-- START INFORMATION SUPPLIED --
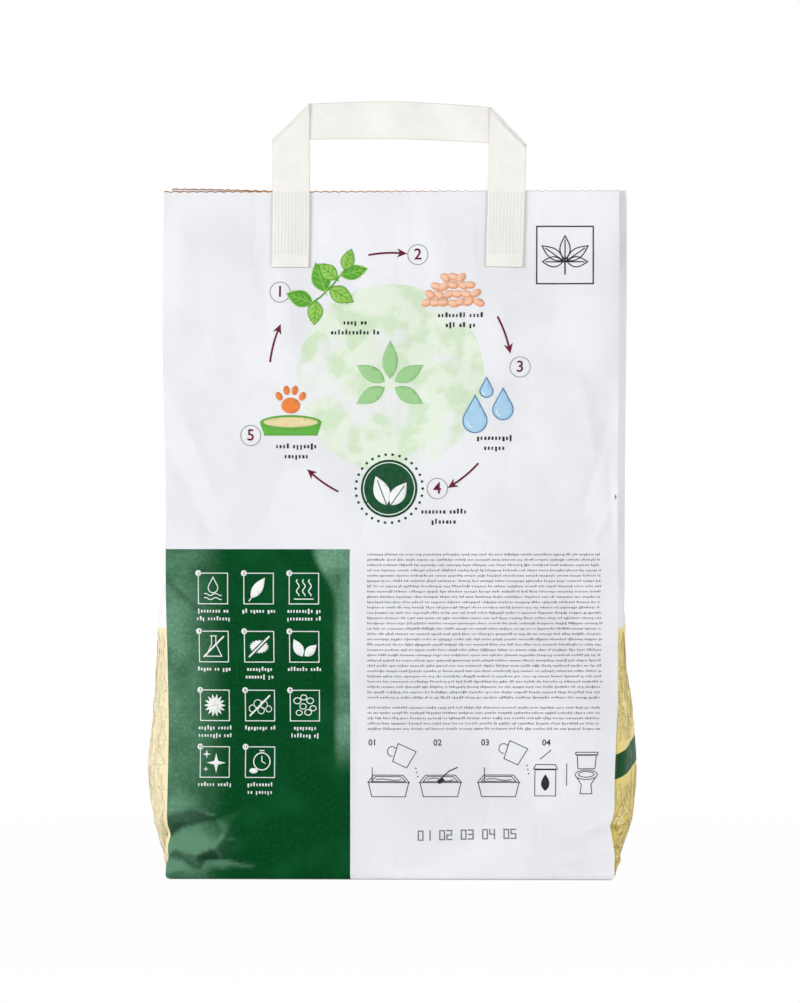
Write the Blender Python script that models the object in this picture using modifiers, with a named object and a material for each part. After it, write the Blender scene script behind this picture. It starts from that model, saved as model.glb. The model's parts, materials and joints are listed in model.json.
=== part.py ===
"""A filled and closed paper cat litter bag, standing upright on its flat block base.

X runs across the printed panel, Y from the printed (near) panel to the far one, Z up.
The origin is the middle of the base, on the surface that the bag stands on. All sizes
are in metres. The sack is one sheet of paper, folded, pasted and closed around its
filling, so it is one solid. The carry handle is one flat tape, folded over at its two
upper corners, with its two ends pasted to the outside of the near panel.
"""

import math

import bmesh
import bpy
from mathutils import Vector

# The sack, as a flat sheet of paper would be folded
PANEL_WIDTH = 0.2475
GUSSET_DEPTH = 0.0900
SACK_HEIGHT = 0.3716

# How the filling shapes it
SHOULDER_HEIGHT = 0.135     # below this the gussets are pushed out, above it they tuck in
TAPER_POWER = 2.6           # how long the panels stay apart above the shoulder
CLOSED_THICKNESS = 0.0022   # through both walls at the top edge
PANEL_BOW = 0.0060          # how far the middle of a panel stands out
PANEL_BOW_HEIGHT = 0.125    # where it stands out most
LEFT_SWELL = 0.0150         # how far the left gusset stands out past the side folds
LEFT_SWELL_HEIGHT = 0.062   # where it stands out most
LEFT_SWELL_END = 0.205      # where it no longer stands out
RIGHT_SWELL = 0.0135
RIGHT_SWELL_HEIGHT = 0.048
RIGHT_SWELL_END = 0.155
LEFT_INSET = 0.0042         # the filling draws the left side folds in by this much
RIGHT_INSET = 0.0010
INSET_HEIGHT = 0.190        # up to here in full
INSET_END = 0.330           # and no longer from here on
WAIST_INSET = 0.0014        # and both sides by this much more where the bag is fullest
WAIST_HEIGHT = 0.081
TUCK_START = 0.115          # from here the gussets begin to fold in
TUCK_END = 0.175            # and from here on they do so in full
FAR_PANEL_SHIFT = 0.0040    # higher up, the far panel sits this far to +X of the near one
SHIFT_START = 0.054
SHIFT_END = 0.162
BASE_EDGE_RADIUS = 0.0022
FOLD_THICKNESS = 0.0006     # two layers of paper along a side fold

# Dents in the near panel's side folds
LEFT_DENT_HEIGHT = 0.0228
LEFT_DENT_DEPTH = 0.0020
LEFT_DENT_REACH = 0.0120    # up and down from the middle of the dent
RIGHT_DENT_HEIGHT = 0.0265
RIGHT_DENT_DEPTH = 0.0024
RIGHT_DENT_REACH = 0.0140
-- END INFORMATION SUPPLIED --
- [CHALLENGE]: Copy out the whole listing exactly as written.

- [RESULT FOR THIS TASK]:
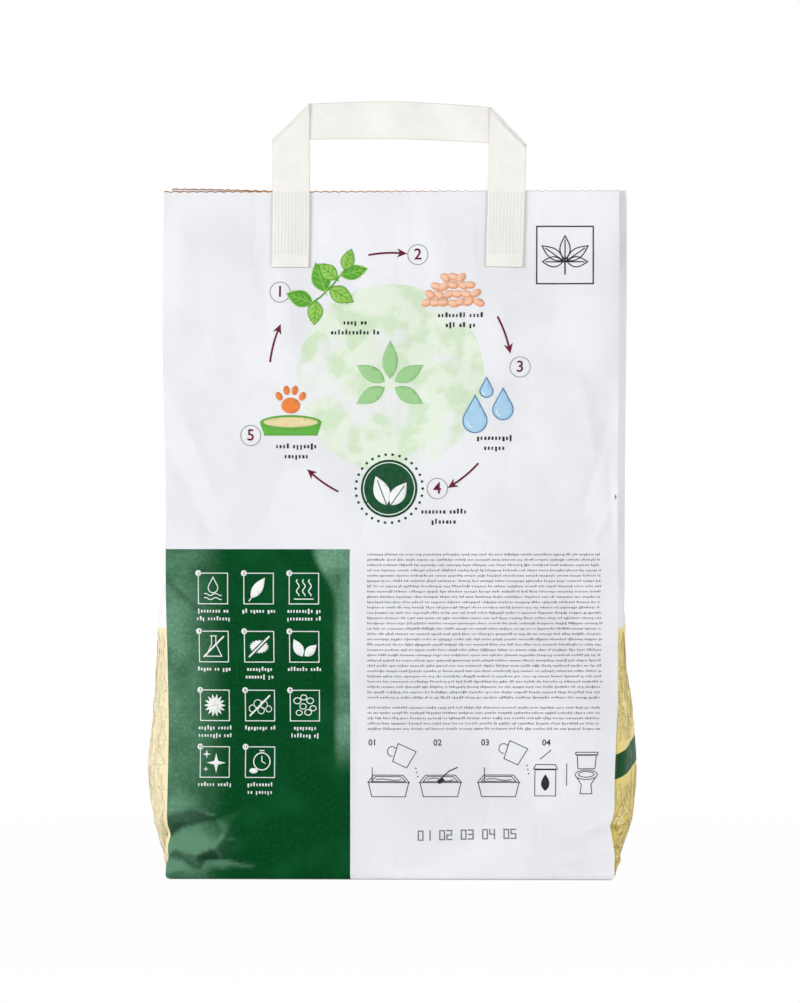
Write the Blender Python script that models the object in this picture using modifiers, with a named object and a material for each part. After it, write the Blender scene script behind this picture. It starts from that model, saved as model.glb. The model's parts, materials and joints are listed in model.json.
=== part.py ===
"""A filled and closed paper cat litter bag, standing upright on its flat block base.

X runs across the printed panel, Y from the printed (near) panel to the far one, Z up.
The origin is the middle of the base, on the surface that the bag stands on. All sizes
are in metres. The sack is one sheet of paper, folded, pasted and closed around its
filling, so it is one solid. The carry handle is one flat tape, folded over at its two
upper corners, with its two ends pasted to the outside of the near panel.
"""

import math

import bmesh
import bpy
from mathutils import Vector

# The sack, as a flat sheet of paper would be folded
PANEL_WIDTH = 0.2475
GUSSET_DEPTH = 0.0900
SACK_HEIGHT = 0.3716

# How the filling shapes it
SHOULDER_HEIGHT = 0.135     # below this the gussets are pushed out, above it they tuck in
TAPER_POWER = 2.6           # how long the panels stay apart above the shoulder
CLOSED_THICKNESS = 0.0022   # through both walls at the top edge
PANEL_BOW = 0.0060          # how far the middle of a panel stands out
PANEL_BOW_HEIGHT = 0.125    # where it stands out most
LEFT_SWELL = 0.0150         # how far the left gusset stands out past the side folds
LEFT_SWELL_HEIGHT = 0.062   # where it stands out most
LEFT_SWELL_END = 0.205      # where it no longer stands out
RIGHT_SWELL = 0.0135
RIGHT_SWELL_HEIGHT = 0.048
RIGHT_SWELL_END = 0.155
LEFT_INSET = 0.0042         # the filling draws the left side folds in by this much
RIGHT_INSET = 0.0010
INSET_HEIGHT = 0.190        # up to here in full
INSET_END = 0.330           # and no longer from here on
WAIST_INSET = 0.0014        # and both sides by this much more where the bag is fullest
WAIST_HEIGHT = 0.081
TUCK_START = 0.115          # from here the gussets begin to fold in
TUCK_END = 0.175            # and from here on they do so in full
FAR_PANEL_SHIFT = 0.0040    # higher up, the far panel sits this far to +X of the near one
SHIFT_START = 0.054
SHIFT_END = 0.162
BASE_EDGE_RADIUS = 0.0022
FOLD_THICKNESS = 0.0006     # two layers of paper along a side fold

# Dents in the near panel's side folds
LEFT_DENT_HEIGHT = 0.0228
LEFT_DENT_DEPTH = 0.0020
LEFT_DENT_REACH = 0.0120    # up and down from the middle of the dent
RIGHT_DENT_HEIGHT = 0.0265
RIGHT_DENT_DEPTH = 0.0024
RIGHT_DENT_REACH = 0.0140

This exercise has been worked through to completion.